Last updated: April 2026

Full Definition

A white squire is a friendly investor who acquires a significant minority stake in a company facing a hostile acquisition threat, with the goal of creating a defensive blocking position without taking full control. Unlike a white knight, who acquires the entire company, a white squire acquires enough equity to deny the hostile acquirer the threshold of shares needed to achieve its objective — whether that is triggering a poison pill, winning a proxy vote, or reaching the shareholder approval threshold for a merger.

White squire investors are typically large, friendly institutions — pension funds, long-term sovereign wealth funds, strategic partners, or friendly family offices — who agree to hold their stake under defined terms and not tender to the hostile acquirer. In exchange for taking on this blocking role, white squires often negotiate favorable terms: discounted share prices, board representation, enhanced voting rights, standstill provisions that prevent the company from selling to anyone without the squire's consent, and anti-dilution protections.

The mechanics of a white squire defense depend on the hostile bidder's specific strategy. If the hostile acquirer needs 50% of shares to close a merger, a friendly investor acquiring 25% can deny that threshold indefinitely. If the target has a poison pill triggering at 15% ownership, the white squire can acquire 14.9% and immediately dilute any hostile acquirer who crosses the trigger. The squire's presence signals to the market that a hostile outcome is effectively blocked, often causing the hostile acquirer to abandon the attempt or negotiate directly with the target's board.

White squire arrangements must be carefully structured to avoid claims of board self-entrenchment. Courts scrutinize deals where boards sell large blocks to friendly shareholders specifically to block acquisitions — requiring evidence that the transaction served a legitimate business purpose and was priced fairly to existing shareholders.

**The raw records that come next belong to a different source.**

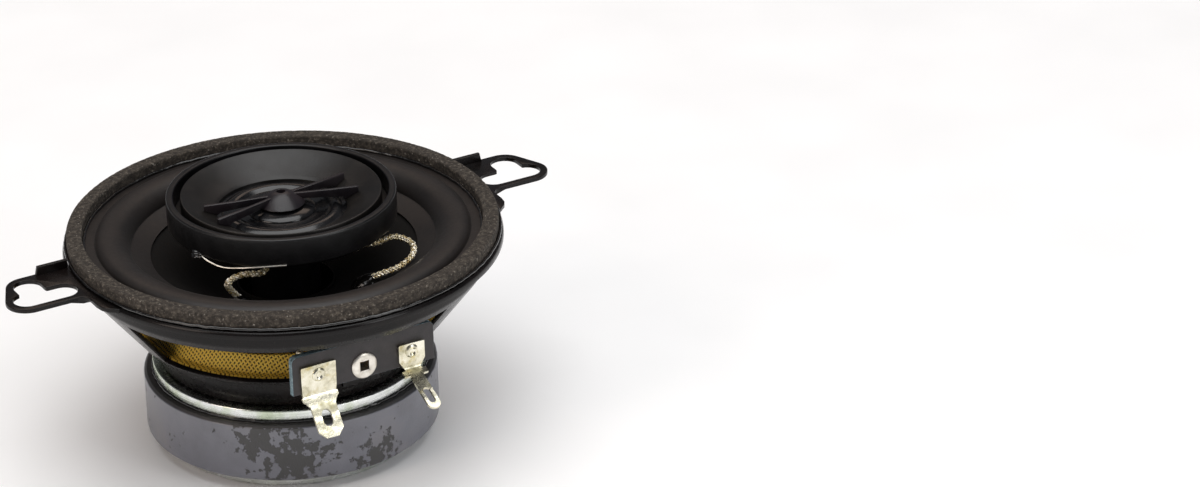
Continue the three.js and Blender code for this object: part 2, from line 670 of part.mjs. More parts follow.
const former = () => ring(FORMER_INNER_R, FORMER_R, FORMER_Z, coneFrontZ(FORMER_R) + 0.5);
const winding = () => ring(FORMER_R, WINDING_R, WINDING_Z, WINDING_Z + WINDING_LENGTH);

// A dab of adhesive over the end of a front lead, shaped by the cone under it and the lead inside it.
function glueDab(leadPoints) {
  const [x, y] = leadPoints[leadPoints.length - 1];
  const surfaceZ = coneFrontZ(Math.hypot(x, y));
  const blob = new THREE.SphereGeometry(1, 12, 8)
    .scale(GLUE_DAB_R, GLUE_DAB_R, GLUE_DAB_HEIGHT + GLUE_DAB_R * CONE_SLOPE)
    .translate(x, y, surfaceZ);
  const below = turned([
    [0, 0],
    [CONE_EDGE_R, 0],
    [CONE_EDGE_R, CONE_EDGE_Z + GLUE_DAB_CLEARANCE],
    [FORMER_R, coneFrontZ(FORMER_R) + GLUE_DAB_CLEARANCE],
    [0, coneFrontZ(FORMER_R) + GLUE_DAB_CLEARANCE],
  ]);
  return cutFrom(blob, [below, roundWire(leadPoints, LEAD_R + GLUE_DAB_CLEARANCE)]);
}

// ---------------------------------------------------------------- tweeter

// Post with its foot on the pole; z = 0 is the foot's underside.
function post() {
  const height = TWEETER_FLOOR_Z - BASKET_Z;
  const boreR = SCREW_R + SCREW_CLEARANCE;
  return turned([
    [boreR, 0],
    [POST_FOOT_R, 0],
    [POST_FOOT_R, POST_FOOT_T],
    [POST_R, POST_FOOT_T + 1],
    [POST_R, height],
    [boreR, height],
  ]);
}

// The screw through the tweeter's floor and the post into the pole; z = 0 is its tip.
function postScrew() {
  const shank = SCREW_BITE + (TWEETER_FLOOR_Z - BASKET_Z) + TWEETER_FLOOR_T - SCREW_HEAD_T;
  return turned([
    [0, 0],
    [SCREW_R - 0.4, 0],
    [SCREW_R, 0.8],
    [SCREW_R, shank],
    [SCREW_HEAD_R, shank],
    [SCREW_HEAD_R, shank + SCREW_HEAD_T - SCREW_CLEARANCE],
    [0, shank + SCREW_HEAD_T - SCREW_CLEARANCE],
  ], SMALL_ROUND);
}

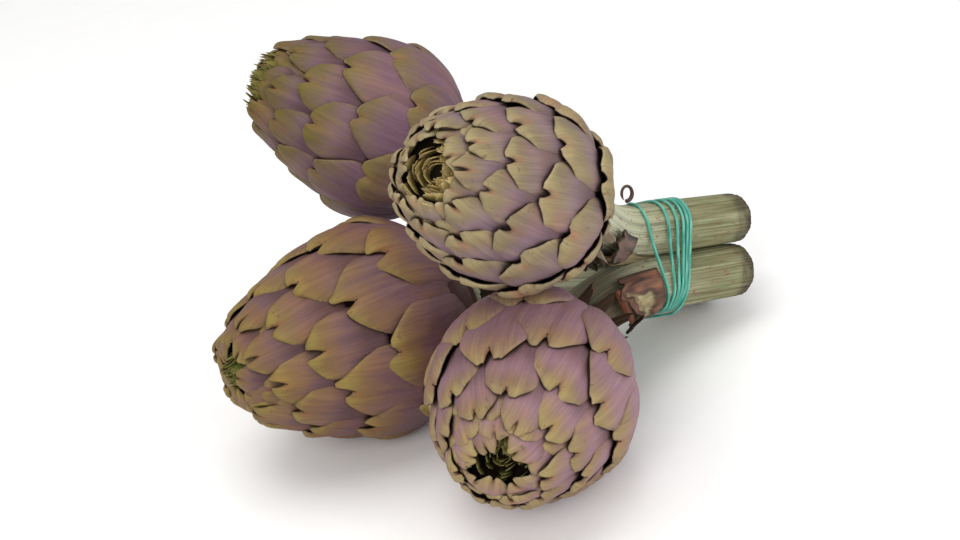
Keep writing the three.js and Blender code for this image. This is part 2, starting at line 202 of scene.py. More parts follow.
# How each head looks. Lengths are in millimetres: its notches, how far its tips stand off and how
# far the collar closes over the mouth. Its lowest bracts have fallen off: "first" is the lowest one
# left. Painted shade darkens it towards the mouth, as much as its mouth shade. Colours run from a
# bract's root to its tip. A scrap is a small dry bract at the foot: its angle (degrees), length, half
# width (radians), lift off the stem and how dark it is; the darkest ones on head B are painted shade.
# A thorn is its length in a notch.
LOOKS = {
    "a": dict(
        seed=11, mouth_shade=0.22, first=13,
        notch=3.2, cleft=0.22, lobes=0.5, tip_width=0.42, stand=(0.1, 0.7),
        closing=-1, ripe=-0.02, thorn=0,
        rim=(0.32, 0.22, 0.13), blush=(0.28, 0.13, 0.045), scrap=(0.10, 0.07, 0.04),
        colours=((0.185, 0.097, 0.134), (0.186, 0.114, 0.092), (0.174, 0.118, 0.051), (0.160, 0.120, 0.025)),
        mouth=dict(count=84, outer=1.16, inner=0.06, low=0.4, high=-1.6, width=3.6, lean=0.94, deep=0.9,
                   colour=(0.17, 0.155, 0.014)),
        scraps=((30, 12, 0.3, 0.6, 0.5), (160, 14, 0.3, 0.6, 0.7), (270, 12, 0.35, 0.6, 0.6)),
    ),
    "b": dict(
        seed=22, mouth_shade=0, first=3,
        notch=4.2, cleft=0.24, lobes=0.5, tip_width=0.42, stand=(0.4, 2.0),
        closing=3.5, ripe=0.06, thorn=0,
        rim=(0.40, 0.32, 0.20), blush=(0.36, 0.14, 0.09), scrap=(0.30, 0.24, 0.17),
        colours=((0.240, 0.153, 0.185), (0.240, 0.170, 0.145), (0.255, 0.197, 0.110), (0.296, 0.240, 0.115)),
        mouth=dict(count=36, outer=1.14, inner=0.24, low=-0.6, high=6.0, width=9.0, lean=0.84, deep=0.35,
                   colour=(0.62, 0.46, 0.16)),
        # B's scraps at darkness 1.0 are dark sheets of painted shade between heads and stems.
        scraps=((306, 15, 0.24, 0.8, 0.0), (288, 17, 0.2, 0.84, 0.1), (284, 18, 0.40, 0.84, 1.0),
                (264, 18, 0.46, 0.82, 1.0), (273, 20, 0.46, 0.78, 1.0), (240, 17, 0.5, 0.74, 1.0),
                (150, 12, 0.4, 0.6, 0.6)),
    ),
    "c": dict(
        seed=33, mouth_shade=0.07, first=15,
        notch=6.0, cleft=0.28, lobes=0.46, tip_width=0.46, stand=(0.0, 0.7),
        closing=11.5, ripe=0.0, thorn=1.2,
        rim=(0.27, 0.18, 0.08), blush=(0.26, 0.10, 0.04), scrap=(0.08, 0.055, 0.03),
        colours=((0.165, 0.085, 0.095), (0.198, 0.104, 0.068), (0.210, 0.127, 0.048), (0.247, 0.180, 0.041)),
        mouth=dict(count=44, outer=0.6, inner=0.06, low=-1.5, high=-1.5, width=4.5, lean=0.7, deep=0.7,
                   colour=(0.12, 0.165, 0.018)),
        scraps=((20, 14, 0.4, 0.6, 0.9), (140, 14, 0.4, 0.6, 0.9), (260, 14, 0.4, 0.6, 0.9)),
    ),
    "d": dict(
        seed=44, mouth_shade=0, first=16,
        notch=4.8, cleft=0.22, lobes=0.52, tip_width=0.40, stand=(0.4, 1.8),
        closing=8.5, ripe=-0.08, thorn=2.6,
        rim=(0.36, 0.27, 0.16), blush=(0.32, 0.15, 0.07), scrap=(0.10, 0.052, 0.03),
        colours=((0.305, 0.172, 0.208), (0.300, 0.178, 0.162), (0.302, 0.203, 0.115), (0.302, 0.230, 0.087)),
        mouth=dict(count=44, outer=1.05, inner=0.1, low=0.3, high=6.0, width=4.6, lean=0.86, deep=0.9,
                   colour=(0.25, 0.25, 0.05)),
        scraps=((92, 19, 0.16, 0.85, 0.8), (110, 23, 0.17, 0.86, 0.85), (131, 22, 0.18, 0.85, 0.7),
                (151, 19, 0.17, 0.80, 0.75), (168, 12, 0.2, 0.7, 0.6)),
    ),
}


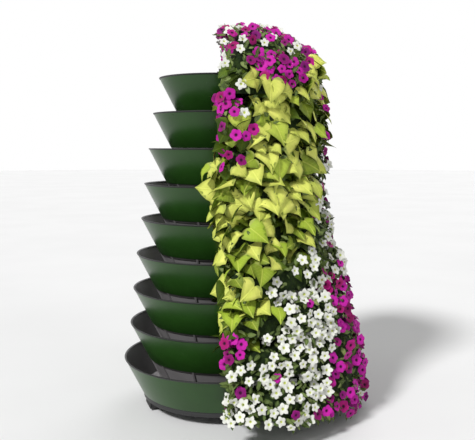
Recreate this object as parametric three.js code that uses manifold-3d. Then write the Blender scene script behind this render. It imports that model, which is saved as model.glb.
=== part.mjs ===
// Vertical planter tower: nine flared tiers on ribbed collars, stacked round a watering mast.
// Millimetres, +Z up. The origin is on the tower's axis at ground level, under the middle foot pad.
// The front faces -Y. The +X half is planted, and the pockets of the -X half are left bare.

import * as THREE from 'three';
import { mergeVertices } from 'three/addons/utils/BufferGeometryUtils.js';
import Module from 'manifold-3d';

const wasm = await Module();
wasm.setup();

// The stack of tiers, counted from the ground up
const bottomRimRadius = 500;
const rimRadiusShares = [1, 0.935, 0.902, 0.865, 0.815, 0.782, 0.734, 0.685, 0.62];
const tierCount = rimRadiusShares.length;
const tierPitch = 182;

// Sides of the round pieces, and how far a flat lies in from its corners
const ringSides = 36;
const discSides = 24;
const smallSides = 12;
const ringFlatShare = Math.cos(Math.PI / ringSides);
const discFlatShare = Math.cos(Math.PI / discSides);

// Gap between pieces that rest on each other, the overrun of every cut, and how near points are one
const seatGap = 0.3;
const cutOverrun = 2;
const mergeTolerance = 0.0001;

// Tier shells: a flared wall with a flange turned in at its foot
const shellHeight = 180;
const shellFlare = 92;
const shellWall = 5;
const flangeWidth = 20;
const flangeThickness = 4;

// Tier floors: loose discs that drop into the shells and rest on the flanges
const floorThickness = 8;
const floorEdgeClearance = 2;
const drainSlotCount = 6;
const drainSlotLength = 60;
const drainSlotWidth = 8;

// Support collars: conical walls with ribs that run down as legs
const collarWall = 5;
const collarSetback = 8;
const ribCount = 12;
const ribDepth = 7;
const ribWidth = 12;
const ribTurnDegrees = 11.3;
const weepHeight = 10;

// Watering mast and its cap
const mastRadius = 30;
const mastWall = 3;
const mastBoreClearance = 2;
const mastTopBelowRim = 35;
const outletWidth = 8;
const outletHeight = 12;
const capFitClearance = 0.5;
const capFlange = 6;
const capStem = 16;
const capKnobRadius = 11;
const capKnobHeight = 14;

// Base frame: two crossed hollow sections with a spigot for the mast
const armInset = 19;
const armWidth = 120;
const armHeight = 40;
const armWall = 3;
const armTurnDegrees = 18;
const spigotHeight = 60;
const spigotClearance = 0.5;
const endCapPlate = 4;
const endCapDepth = 22;
const endCapClearance = 0.3;

// Foot pads
const padRadius = 32;
const padHeight = 10;
const padInset = 34;
const armCount = 4;

// Drip tray and its drain plug
const trayHeight = 26;
const trayWall = 3;
const trayFloor = 3;
const traySetback = 6;
const trayCollarClearance = 3;
const plugTurnDegrees = 155;
const plugLevel = 12;
const plugStemRadius = 5;
const plugStemLength = 14;
const plugHeadRadius = 9;
const plugHeadThickness = 7;
const plugClearance = 0.4;

// Potting mix in the planted half
const mixFreeboard = 40;
const mixClearance = 1;
const mixCoreClearance = 6;
const mixSteps = 12;
const mixEndHeightShares = [0.35, 0.8];

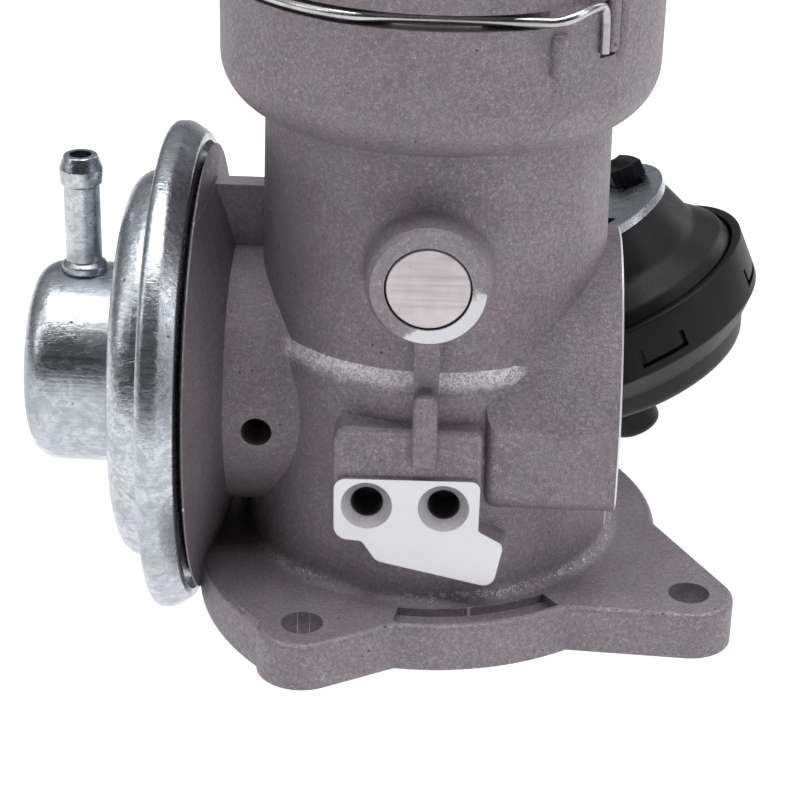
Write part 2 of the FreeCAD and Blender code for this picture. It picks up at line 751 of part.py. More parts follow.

Seller vs. Buyer Perspective

If you're selling

A white squire arrangement is a corporate governance and defensive tool rather than a selling mechanism. If you are using a white squire to fend off an unwanted acquirer, understand that you are bringing in a new shareholder with significant rights and influence. The white squire may become a long-term investor with board rights and veto protections — effectively changing your governance structure as the price of the defense. Negotiate post-squire governance carefully to preserve management flexibility.

If you're buying

If you are a hostile bidder and the target places a white squire, your path to control has been significantly narrowed. Assess whether you can reach your ownership threshold given the squire's blocking stake. If not, your options are: raise your bid to attract enough non-squire shareholders to win the vote regardless, negotiate directly with the white squire (who may prefer a sale at a higher price), or abandon the campaign. Do not underestimate the cost and difficulty of overcoming a well-placed white squire.

Real-World Example

A retailer facing a 15% hostile stake from an activist fund sold a 19% stake to a friendly insurance conglomerate (the white squire) at a slight discount to market, with board representation rights and a standstill preventing the squire from tendering its shares to the hostile acquirer without board approval. The activist fund, unable to reach a controlling position against the squire's 19% blocking stake, abandoned its campaign and sold its position within six months.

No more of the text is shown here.